Adolescent, j’ai un peu joué de la guitare électrique, mais c’était bien avant de devenir professionnel. Ensuite, l’acoustique s’est assez vite imposée à moi, et c’est devenu ce pour quoi j’ai été connu. Mais au milieu des années 80, on avait monté le groupe Johnny Michto avec deux amis de la Roseraie, Abdelkrim Sami et Abdellah Achbani. J’y jouais d’un bouzouk branché sur un pédalier de guitare, et Karim beuglait dans le micro ! On avait un matos pourri, ça sonnait comme un garage band ! Dans l’esprit, c’était même très punk. J’aimerais d’ailleurs beaucoup réentendre les cassettes qu’on avait enregistrées à cette époque avec le trio. Si quelqu’un à ça ?? Pour l’anecdote, on répétait dans une petite cave, dans un parking sous-terrain, juste à côté d’un autre groupe d’Angers qui débutait sa carrière : Les Thugs. Johnny Michto n’a jamais vraiment décollé. A l’époque, personne n’avait entendu parler de «musiques du monde». Le raï n’était pas encore arrivé, il n’y avait pas encore de groupes comme Les Négresses Vertes qui allaient populariser ces musiques. Ensuite, j’ai commencé à me faire un nom, d’abord en jouant du oud, puis surtout avec le disque «Gitans» en 1993. La suite ne sera qu’acoustique. Quand j’ai fait écouter ce nouveau disque à ma mère, je m’attendais à ce qu’elle me demande ce qui m’avait pris. Et au contraire, elle m’a dit : «Tiens, tu reviens à tes premières amours ?». C’est donc elle qui m’a fait prendre conscience la première de ce retour à l’électricité de mes tout débuts.

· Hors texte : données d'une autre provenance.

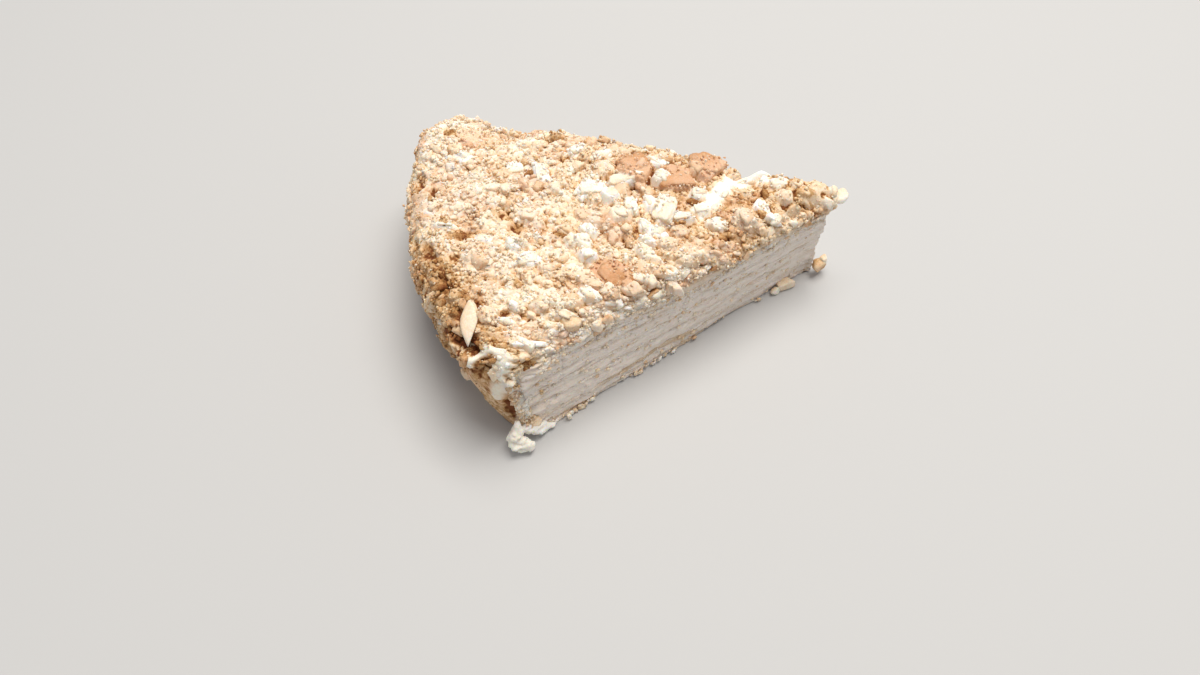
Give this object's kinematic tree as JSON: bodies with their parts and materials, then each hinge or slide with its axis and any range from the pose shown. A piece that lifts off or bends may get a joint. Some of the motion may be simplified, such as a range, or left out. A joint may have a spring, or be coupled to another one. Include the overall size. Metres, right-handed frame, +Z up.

Finalement, tu as commencé avec un instrumentarium très «musiques du monde» (bouzouk, percussions…) pour un rendu très rock, et aujourd’hui tu utilises un instrumentarium très rock (guitare électrique, basse, batterie) pour un rendu qui ressemble finalement à ce que tu joues habituellement. Ce sont juste de nouveaux outils en fait ?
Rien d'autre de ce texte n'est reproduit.